Authority Gaps: What decisions require escalation to leadership? Resource Constraints: How are resource conflicts resolved? Cross-team Dependencies: Who resolves conflicts between teams?
Common Anti-Patterns to Avoid
The Responsibility Hot Potato Shuffling accountability between people or teams when challenges arise. Once assigned, accountability should only change through deliberate decision, not convenience.
The Accountability Theater Assigning responsibility for show while maintaining informal decision-making processes that bypass the accountable person.
The Blame Game Using clear accountability as a weapon for assigning fault rather than a tool for ensuring outcomes.
The Authority Mismatch Holding someone accountable for outcomes without giving them authority to make necessary decisions.
Making It Work in Practice
Start small. Pick one significant decision or project and experiment with clear accountability assignment. Make the DRI explicit, define their authority, and practice the consultation process.
Measure outcomes.

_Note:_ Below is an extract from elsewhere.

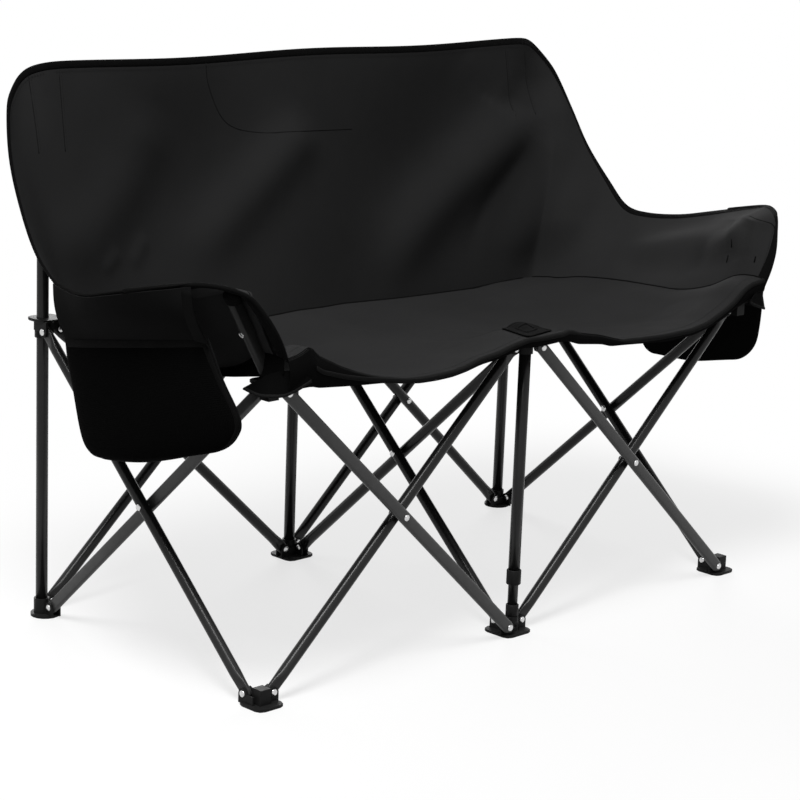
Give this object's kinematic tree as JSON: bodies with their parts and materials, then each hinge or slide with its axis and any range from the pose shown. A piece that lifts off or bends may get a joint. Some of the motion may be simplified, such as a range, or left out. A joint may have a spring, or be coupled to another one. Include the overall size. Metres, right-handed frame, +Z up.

Does clear accountability lead to faster decisions? Better outcomes? Reduced conflict? Use data to refine your approach.
Celebrate accountability. Recognize both successful outcomes and good decision-making processes, regardless of results. This builds the psychological safety needed for people to accept accountability.
Conclusion
Responsibility is indeed a tough concept, but avoiding it doesn’t make problems disappear—it just makes them harder to solve. Clear accountability isn’t about blame; it’s about clarity. It’s about ensuring that someone cares enough about the outcome to make it happen.
The goal isn’t to eliminate collaboration or ignore the complexity of modern engineering problems. The goal is to harness collaboration in service of clear outcomes, with someone who feels personal responsibility for success.
In an age where consensus feels safer than decision-making, remember: the kindest thing you can do for your team is to be clear about who’s responsible for what. Ambiguity creates anxiety. Clarity creates confidence.
If everyone is responsible, no one is responsible. But when someone is clearly accountable and everyone supports that accountability, everyone can be successful.